Once reluctant to cede control, brands and retailers from low to high are embracing social media and using it to boost sales and brand awareness. Having a presence on the top five social sites — Twitter, Facebook, MySpace, Flickr and YouTube — is de rigueur. The top luxury fashion brands on Facebook in terms of fans are Gucci, Chanel, Dolce & Gabbana, Ralph Lauren, Coach and Prada (although the Prada page is an unofficial one), according to New York University professor of marketing and Red Envelope founder Scott Galloway. Luxury fashion brands with the most Twitter followers are Vuitton, Tory Burch, Yves Saint Laurent and Christian Dior.
“Traditionally, luxury brands built relationships with customers through flagship stores, traditional public relations and advertising,” said Galloway. “Now they’re building relationships through Facebook, user reviews and consummating the transaction [online].” Of course, the product remains paramount, he said.
But companies now are going way beyond simply posting pages on those sites. They’re building their own social networks, games, iPhone applications and cross-platform advertising campaigns, and partnering with third-party social sites focused on fashion, such as the search engine Shopstyle, the fashion social network and outfit-sharing site Chictopia, and the outfit-building site Polyvore. For several years, they have been reaching out to bloggers and writing their own blogs, which boosts their rank in searches. Macy’s, Urban Outfitters, Zappos and other retailers have found user reviews (and user-contributed photos and videos) increase sales. Saks Fifth Avenue, Urban Outfitters and others show which items are most popular among shoppers, which can push a popular item to selling out.
Despite all the hype and hubbub, though, and the success of eBay, Etsy and Amazon, these remain early days for social media and fashion. Threadless, the small online retailer of crowd-sourced graphic T-shirts, is one of the first successful apparel makers whose business model is based on social media, and so far no designer has made their name using the medium.
Some brands, especially luxury ones, remain reluctant to dive too deeply into the social media waters. NYU’s Galloway last week released the first annual ranking of the digital competence of luxury brands, called the Digital IQ Index. A group of 109 companies were evaluated and ranked on a variety of metrics, including the interactivity of their site, e-commerce, traffic and how well they use social media.
The winner in the fashion category was Louis Vuitton, closely followed by Ralph Lauren. Marc Jacobs and Yves Saint Laurent were described as “challenged,” and Bottega Veneta was called “feeble.” Stila and several watch and jewelry companies also fell into that category.
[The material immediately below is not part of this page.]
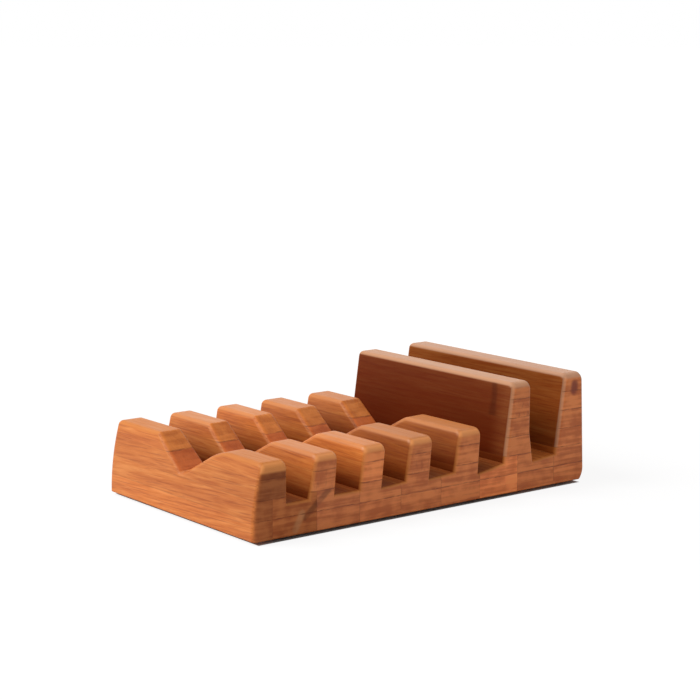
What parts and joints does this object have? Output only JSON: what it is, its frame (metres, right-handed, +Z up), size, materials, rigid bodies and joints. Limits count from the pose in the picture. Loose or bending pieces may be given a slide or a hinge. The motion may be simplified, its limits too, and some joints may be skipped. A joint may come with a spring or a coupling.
{
  "type": "charging station organizer",
  "caption": "Comb-shaped desk organizer of laminated bamboo with open slots between low and tall fins and a shallow notch across the low ones.",
  "frame": {"origin": "on the surface that the organizer stands on, under the middle of the block", "axes": "+Z up, X along the slots, +Y from the low front fin to the tall back fin"},
  "size_m": [0.115, 0.1921, 0.0532],
  "materials": {
    "bamboo": "satin",
    "rubber_foot": "matte"
  },
  "bodies": {
    "root": {"base_layer_1_strip_1": "bamboo", "base_layer_1_strip_2": "bamboo", "base_layer_1_strip_3": "bamboo", "base_layer_1_strip_4": "bamboo", "base_layer_1_strip_5": "bamboo", "base_layer_1_strip_6": "bamboo", "base_layer_1_strip_7": "bamboo", "base_layer_1_strip_8": "bamboo", "base_layer_1_strip_9": "bamboo", "base_layer_2_strip_1": "bamboo", "base_layer_2_strip_2": "bamboo", "base_layer_2_strip_3": "bamboo", "base_layer_2_strip_4": "bamboo", "base_layer_2_strip_5": "bamboo", "base_layer_2_strip_6": "bamboo", "base_layer_2_strip_7": "bamboo", "base_layer_2_strip_8": "bamboo", "base_layer_2_strip_9": "bamboo", "fin_1_layer_3": "bamboo", "fin_1_layer_4_left": "bamboo", "fin_1_layer_4_right": "bamboo", "fin_2_layer_3": "bamboo", "fin_2_layer_4_left": "bamboo", "fin_2_layer_4_right": "bamboo", "fin_3_layer_3": "bamboo", "fin_3_layer_4_left": "bamboo", "fin_3_layer_4_right": "bamboo", "fin_4_layer_3": "bamboo", "fin_4_layer_4_left": "bamboo", "fin_4_layer_4_right": "bamboo", "fin_5_layer_3": "bamboo", "fin_5_layer_4_left": "bamboo", "fin_5_layer_4_right": "bamboo", "fin_6_layer_3": "bamboo", "fin_6_layer_4": "bamboo", "fin_6_layer_5": "bamboo", "fin_6_layer_6": "bamboo", "fin_7_layer_3": "bamboo", "fin_7_layer_4": "bamboo", "fin_7_layer_5": "bamboo", "fin_7_layer_6": "bamboo", "foot_back_left": "rubber_foot", "foot_back_right": "rubber_foot", "foot_front_left": "rubber_foot", "foot_front_right": "rubber_foot"}
  },
  "joints": []
}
Prada ranked as “gifted,” but only because it is one of the most highly searched fashion terms on the Web and therefore has huge amounts of traffic. Otherwise, the site scored poorly. “If it doesn’t get its act together, it’s going to experience a dramatic fall from grace,” Galloway said.
While the social Web is probably having the biggest impact on media, music, entertainment and making personal connections, in the fashion sphere, the Internet has made celebrities of Cory Kennedy, Fred Figglehorn, Scott Schuman of the Sartorialist, Yvan Rodic of Facehunter and Perez Hilton, among others. In fact, so much so that Schuman and fellow bloggers Garance Doré, Tommy Ton and Bryan Boy were given front-row seats at the D&G show in Milan on Thursday, complete with desks and laptops for instant transmission, knocking the likes of Neiman Marcus’ Burt Tansky, Saks’ Stephen I. Sadove and other retail heavyweights to the second row.
Another big change is that people who love fashion and are driven to constantly seek out new things can upload photos of their own discoveries or see what people around the globe are wearing in a minute, just by going to one of the dozens of photo-sharing or streetwear blogs, such as Schuman’s, that chronicle fashion. It is more immediate, in-depth and less mediated than traditional media. What’s more, it has accelerated the spread of trends around the world, users say. Print magazines have responded by posting street photos on their own Web sites.